Prove that the Diophantine equation
3y^2-1=x^2
has no solution.

The Attempt at a Solution

If we factor the left side as
(\sqrt{3}y+1)(\sqrt{3}y-1)
I was going to try to argue that x could only divide one of those.
But I don't know if that's a good place to start.

 

[Dick]

Homework Statement

Prove that the Diophantine equation
3y^2-1=x^2
has no solution.

The Attempt at a Solution

If we factor the left side as
(\sqrt{3}y+1)(\sqrt{3}y-1)
I was going to try to argue that x could only divide one of those.
But I don't know if that's a good place to start.

No. It's a really awful place to start. Diophantine means you are supposed to get solutions that are integers. You know that, don't you? What other ways have you seen to prove stuff like this?

 

[cragar]

I know they need to be integers, I was trying to think of a way to argue that they had different amount of prime divisors. Or maybe it has something to to with their gcd's.

 

[Dick]

I know they need to be integers, I was trying to think of a way to argue that they had different amount of prime divisors. Or maybe it has something to to with their gcd's.
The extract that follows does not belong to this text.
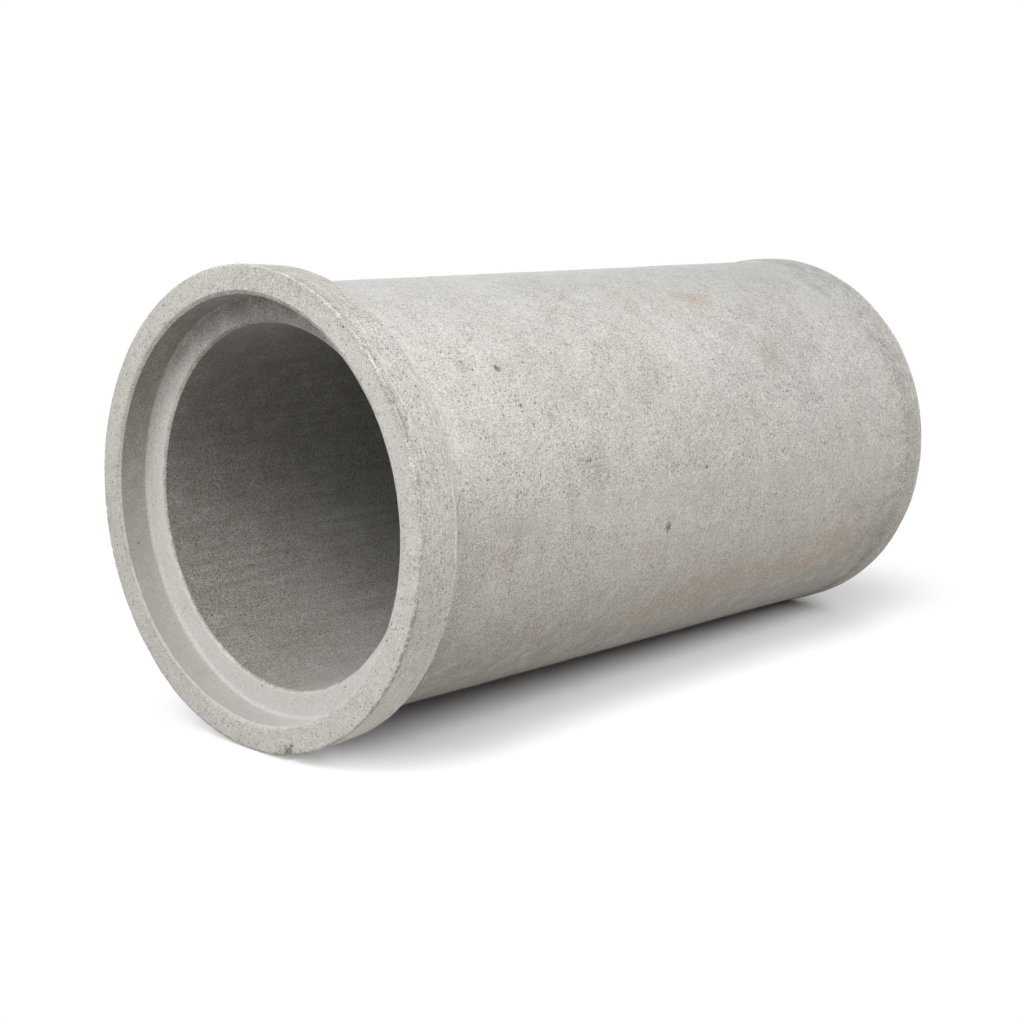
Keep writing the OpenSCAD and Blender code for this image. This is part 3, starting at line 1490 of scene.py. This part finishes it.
@dataclass(frozen=True)
class Studio:
    """A plain pale floor that fades into a white surround, under broad soft lights."""

    white: Colour = (1.0, 1.0, 1.0)
    floor_size: float = 60.0
    floor_tone: Colour = (0.560, 0.540, 0.508)
    floor_seen: Colour = (0.938, 0.943, 0.952)
    fade: tuple[float, float] = (0.546, 0.848)
    fade_shift: tuple[float, float, float] = (-0.023, -0.073, 0.0)
    fade_scale: tuple[float, float, float] = (1 / 0.548, 1 / 1.063, 0.0)
    sky: float = 0.18
    front_strength: float = 2.0
    front_softness: float = 60.0
    front_height: float = 25.0
    boxes: tuple[SoftBox, ...] = (
        SoftBox("key", (0.6, -2.2, 2.6), 44.0),
        SoftBox("top", (0.6, -0.8, 1.5), 9.5),
        SoftBox("side", (2.4, 0.6, 1.9), 62.0, width=1.8),
        SoftBox("back", (-2.1, 1.9, 0.9), 18.0, width=1.6),
    )

    def paper(self) -> bpy.types.Material:
        """Makes the floor's paper, which glows white away from the pipe.

        Returns:
            The material.
        """
        made = bpy.data.materials.new("pale_paper")
        bench = NodeBench.on(made)
        seen = bench.add("ShaderNodeLightPath").outputs["Is Camera Ray"]
        tone = bench.blend(seen, self.floor_tone, self.floor_seen)
        matt = bench.add("ShaderNodeBsdfDiffuse", {"Color": tone}).outputs[0]
        glow = bench.add("ShaderNodeEmission", {"Color": self.white}).outputs[0]
        spread = bench.add("ShaderNodeMapping", {
            "Vector": bench.add("ShaderNodeTexCoord").outputs["Object"],
            "Location": self.fade_shift,
            "Scale": self.fade_scale,
        }).outputs[0]
        reach = bench.add("ShaderNodeVectorMath", {0: spread}, operation="LENGTH").outputs["Value"]
        away = bench.times(seen, bench.window(reach, *self.fade))
        faded = bench.add("ShaderNodeMixShader", {0: away, 1: matt, 2: glow}).outputs[0]
        bench.add("ShaderNodeOutputMaterial", {"Surface": faded})
        return made

    def lay_floor(self) -> None:
        """Lays the floor, flush with the ground that the pipe lies on."""
        deselect_all()
        bpy.ops.mesh.primitive_plane_add(size=self.floor_size, location=(0, 0, 0))
        floor = bpy.context.object
        floor.name = "studio_floor"
        floor.data.materials.append(self.paper())

    def light_sky(self) -> None:
        """Lights the whole scene evenly and faintly, and shows a white backdrop."""
        world = bpy.data.worlds.new("studio")
        bpy.context.scene.world = world
        bench = NodeBench.on(world)
        seen = bench.add("ShaderNodeLightPath").outputs["Is Camera Ray"]
        strength = bench.sum_up("MULTIPLY_ADD", seen, 1.0 - self.sky, self.sky)
        glow = bench.add("ShaderNodeBackground", {"Color": self.white, "Strength": strength}).outputs[0]
        bench.add("ShaderNodeOutputWorld", {"Surface": glow})

    def hang_front(self) -> None:
        """Hangs the broad light that shines on the bell's face."""
        lamp = bpy.data.lights.new("front", "SUN")
        lamp.energy = self.front_strength
        lamp.angle = math.radians(self.front_softness)
        front = bpy.data.objects.new("front", lamp)
        bpy.context.collection.objects.link(front)
        front.rotation_euler = (math.radians(90 - self.front_height), 0.0, 0.0)

    def build(self) -> None:
        """Sets the studio up."""
        bpy.context.scene.view_settings.view_transform = "Standard"
        self.lay_floor()
        self.light_sky()
        self.hang_front()
        for box in self.boxes:
            box.hang()
            log.info("soft box: %s", box.name)


@dataclass(frozen=True)
class StudioCamera:
    """The camera, given by where it looks from and what it looks at."""

    bearing: float = 43.01
    height: float = 11.48
    distance: float = 2.8639
    aim: tuple[float, float, float] = (0.0, -0.1078, 0.2537)
    lens: float = 65.58
    sensor: float = 36.0

    def build(self) -> None:
        """Places the camera and makes it the scene's."""
        round_by, up_by = math.radians(self.bearing), math.radians(self.height)
        level = math.cos(up_by)
        away = Vector((math.sin(round_by) * level, -math.cos(round_by) * level, math.sin(up_by)))
        eye = bpy.data.cameras.new("camera")
        eye.lens = self.lens
        eye.sensor_width = self.sensor
        camera = bpy.data.objects.new("camera", eye)
        camera.location = Vector(self.aim) + away * self.distance
        camera.rotation_euler = away.to_track_quat("Z", "Y").to_euler()
        bpy.context.collection.objects.link(camera)
        bpy.context.scene.camera = camera


# ---------------------------------------------------------------- this pipe


def resting_place(record: dict) -> Matrix:
    """Works out how the pipe lies, from the record's mounts.

    Args:
        record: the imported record.

    Returns:
        From the upright pipe, bell face down at Z = 0 and top at -Y, to the frame.
    """
    mounts = {mount["name"]: mount for mount in record["mounts"]}
    bellward = Vector(mounts["bore"]["axis"]).normalized()
    middle = Vector(mounts["bore"]["pos_m"])
    to_face = (Vector(mounts["bell_face"]["pos_m"]) - middle).dot(bellward)
    along = -bellward
    across = Vector((1.0, 0.0, 0.0))
    turned = Matrix((across, along.cross(across), along)).transposed().to_4x4()
    return Matrix.Translation(middle + bellward * to_face) @ turned


def pipe_reliefs() -> tuple[Relief, ...]:
    """Lists the layers of relief, in the order they are pressed.

    Returns:
        The cast unevenness, the sandy skin, the air holes and the worn corners.
    """
    return (
        Relief("long_wave", Reach.ALL_OVER, 0.17, 0.0018),
        Relief("short_wave", Reach.ALL_OVER, 0.035, 0.0008, octaves=3),
        Relief("sandy_skin", Reach.OUTSIDE, 0.008, 0.0005, octaves=1),
        Relief("air_holes", Reach.OUTSIDE, 0.055, -0.0022, "VORONOI", middle=0.0, window=(0.09, 0.04)),
        Relief("worn_arris", Reach.ARRISES, 0.006, -0.0008, middle=0.4, octaves=1),
        Relief("nibbled_rim", Reach.RIM, 0.010, -0.0018, middle=0.0, window=(0.64, 0.78)),
    )


def pipe_nicks(sizes: PipeSizes) -> tuple[Nick, ...]:
    """Lists the chips in the bell's rim.

    Args:
        sizes: the pipe's sizes.

    Returns:
        The notch at the bottom, and the dents near the top.
    """
    rim = sizes.bell_r - sizes.rim_inset
    return (
        Nick(Spot(0.000, 166, rim), 0.011, 0.0085),
        Nick(Spot(0.000, 36, rim), 0.008, 0.0022),
        Nick(Spot(0.000, 43, rim), 0.010, 0.0025),
        Nick(Spot(0.000, 58, rim), 0.007, 0.0020),
    )


def pipe_holes(sizes: PipeSizes) -> tuple[Hole, ...]:
    """Lists the holes that stand out one by one.

    Args:
        sizes: the pipe's sizes.

    Returns:
        The barrel's pits, the bell's, and the crack above the rim's notch.
    """
    pits = (
        (0.238, 49.3, 0.0060),
        (0.168, 43.6, 0.0016),
        (0.180, 46.4, 0.0024),
        (0.192, 49.1, 0.0022),
        (0.215, 60.1, 0.0017),
        (0.249, 60.4, 0.0028),
        (0.277, 60.2, 0.0021),
        (0.525, 98.9, 0.0078),
        (0.355, 76.9, 0.0030),
        (0.610, 84.0, 0.0030),
        (0.842, 66.0, 0.0030),
        (0.700, 232.0, 0.0050),
        (0.410, 301.0, 0.0045),
    )
    crack = ((166.0, 0.0035, 0.0060), (165.0, 0.0090, 0.0040), (164.2, 0.0140, 0.0030))
    return (
        *(Hole(Spot(along, turn, sizes.barrel_r), radius) for along, turn, radius in pits),
        Hole(Spot(0.064, 108, sizes.bell_back_r), 0.0035),
        *(Hole(Spot(0.000, turn, sizes.bell_r - inset), radius) for turn, inset, radius in crack),
    )


def pipe_marks() -> tuple[Mark, ...]:
    """Lists the soft patches that the masks are painted with.

    Returns:
        The smudges, worn spots, tan stains and pale patches.
    """
    return (
        # the rim's notch, and painted shade along the lower edge of the rim
        Mark(Mask.GRIME_AND_SHADE, 0.0, 166, 0.012, 1.8, 1.5, beyond=0.314),
        Mark(Mask.GRIME_AND_SHADE, 0.0, 198, 0.012, 20, 1.6, beyond=0.3245),
        Mark(Mask.WEAR_AND_SHADE, 0.0, 166.5, 0.012, 1.2, 1.5, beyond=0.316),
        # the bell, with painted light on its side and on the hollow behind it
        Mark(Mask.GRIME_AND_SHADE, 0.03, 12, 0.04, 17, 0.75),
        Mark(Mask.OCHRE, 0.03, 12, 0.03, 14, 0.35),
        Mark(Mask.GRIME_AND_SHADE, 0.012, 26, 0.020, 9.0, 0.30, beyond=0.310),
        # painted light on the bell's side
        Mark(Mask.LIME_AND_LIGHT, 0.035, 87, 0.040, 13, 0.30, beyond=0.310),
        Mark(Mask.OCHRE, 0.030, 143, 0.016, 7.0, 0.55, beyond=0.310),
        # painted light on the hollow behind the bell
        Mark(Mask.LIME_AND_LIGHT, 0.092, 46, 0.022, 26, 0.50),
        Mark(Mask.LIME_AND_LIGHT, 0.11, 71, 0.03, 9, 0.6),
        # smudges and spots on the barrel
        Mark(Mask.GRIME_AND_SHADE, 0.238, 49, 0.010, 2.6, 0.7),
        Mark(Mask.GRIME_AND_SHADE, 0.180, 46.5, 0.016, 4, 0.5),
        Mark(Mask.GRIME_AND_SHADE, 0.22, 93, 0.04, 7, 0.35),
        Mark(Mask.GRIME_AND_SHADE, 0.355, 77, 0.03, 5, 0.4),
        Mark(Mask.GRIME_AND_SHADE, 0.52, 56, 0.04, 8, 0.3),
        Mark(Mask.GRIME_AND_SHADE, 0.844, 53, 0.022, 4.5, 0.6),
        Mark(Mask.OCHRE, 0.844, 52, 0.022, 4.5, 0.25),
        Mark(Mask.GRIME_AND_SHADE, 0.955, 52, 0.008, 3.5, 0.6),
        Mark(Mask.LIME_AND_LIGHT, 0.940, 61, 0.012, 2.2, 0.5),
        Mark(Mask.LIME_AND_LIGHT, 0.50, 98, 0.080, 7.0, 0.25),
        Mark(Mask.OCHRE, 0.184, 99, 0.012, 1.8, 0.7),
        Mark(Mask.OCHRE, 0.49, 103, 0.035, 3.5, 0.35),
        Mark(Mask.OCHRE, 0.52, 91, 0.02, 2.5, 0.35),
        Mark(Mask.OCHRE, 0.751, 30, 0.04, 4, 0.7),
        Mark(Mask.OCHRE, 0.976, 97, 0.011, 1.5, 0.6),
        Mark(Mask.OCHRE, 0.60, 252, 0.12, 14, 0.4),
        Mark(Mask.GRIME_AND_SHADE, 0.90, 300, 0.10, 12, 0.4),
        # painted shade along the band's rise, and dirt on and before the band
        Mark(Mask.GRIME_AND_SHADE, 1.11, 26, 0.018, 10, 0.6),
        Mark(Mask.GRIME_AND_SHADE, 1.139, 49, 0.020, 8, 0.62),
        Mark(Mask.GRIME_AND_SHADE, 1.150, 67, 0.026, 9, 0.58),
        Mark(Mask.GRIME_AND_SHADE, 1.160, 88, 0.036, 12, 0.35),
        Mark(Mask.GRIME_AND_SHADE, 1.140, 108, 0.045, 12, 0.50),
        Mark(Mask.GRIME_AND_SHADE, 1.05, 108, 0.07, 9, 0.35),
        # the tan run along the lower side, and painted shade below it towards the far end
        Mark(Mask.OCHRE, 1.024, 114, 0.050, 6.0, 0.65),
        Mark(Mask.OCHRE, 0.997, 120, 0.060, 5.5, 0.70),
        Mark(Mask.OCHRE, 0.932, 124.5, 0.070, 5.5, 0.65),
        Mark(Mask.OCHRE, 0.72, 123, 0.110, 6.5, 0.75),
        Mark(Mask.OCHRE, 0.57, 128, 0.080, 5.0, 0.50),
        Mark(Mask.GRIME_AND_SHADE, 1.10, 119, 0.055, 9.0, 0.60),
        Mark(Mask.GRIME_AND_SHADE, 0.99, 137, 0.140, 9.0, 0.45),
        # inside the bore
        Mark(Mask.LIME_AND_LIGHT, 0.38, 248, 0.05, 6, 0.35, inside=True),
        Mark(Mask.OCHRE, 0.06, 180, 0.012, 12, 0.6, inside=True),
        Mark(Mask.GRIME_AND_SHADE, 0.12, 270, 0.10, 30, 0.35, inside=True),
        Mark(Mask.LIME_AND_LIGHT, 0.46, 250, 0.08, 16, 0.22, inside=True),
    )


def main() -> None:
    """Builds the pipe, the studio and the camera."""
    logging.basicConfig(level=logging.INFO, format="%(name)s %(message)s")
    sizes = PipeSizes.from_record(frame["record"])
    place = resting_place(frame["record"])
    pipe = CastPipe(sizes, pipe_reliefs(), pipe_nicks(sizes), pipe_marks())
    pipe.build(CastConcrete(holes=pipe_holes(sizes)), place)
    Studio().build()
    StudioCamera().build()


if __name__ == "__main__":
    main()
Those are more reasonable things to think about. How about trying to see if you can solve the equation modulo some number?

 

[cragar]

What about this if x is even then 3y^2must be odd
so we have 3y^2=2a+1 and then we
have 3y^2-1=2a=x^2
if x=2 then this would work. but if a has more factors than just 2.
if a is a perfect square then it will either contain a factor of 2 or not in either case
it will have an odd number of factors of 2 but x has an even number of factors.
So this won't work.

 

[Dick]

What about this if x is even then 3y^2must be odd
so we have 3y^2=2a+1 and then we
have 3y^2-1=2a=x^2
if x=2 then this would work. but if a has more factors than just 2.
if a is a perfect square then it will either contain a factor of 2 or not in either case
it will have an odd number of factors of 2 but x has an even number of factors.
So this won't work.

Sure. If a is a perfect square then 2a=x^2 can't be solved. That's basically how to prove sqrt(2) is irrational. But why would you think a needs to be a perfect square? Here's a big hint. If a is any integer, what can you say about a^2 modulo 4?

 

[CAF123]

Can we not just consider the equation $x^2 \equiv -1$mod $3$, and show from here that this has no solutions?

 

[Dick]

Can we not just consider the equation $x^2 \equiv -1$mod $3$, and show from here that this has no solutions?

You could also do that. Sure.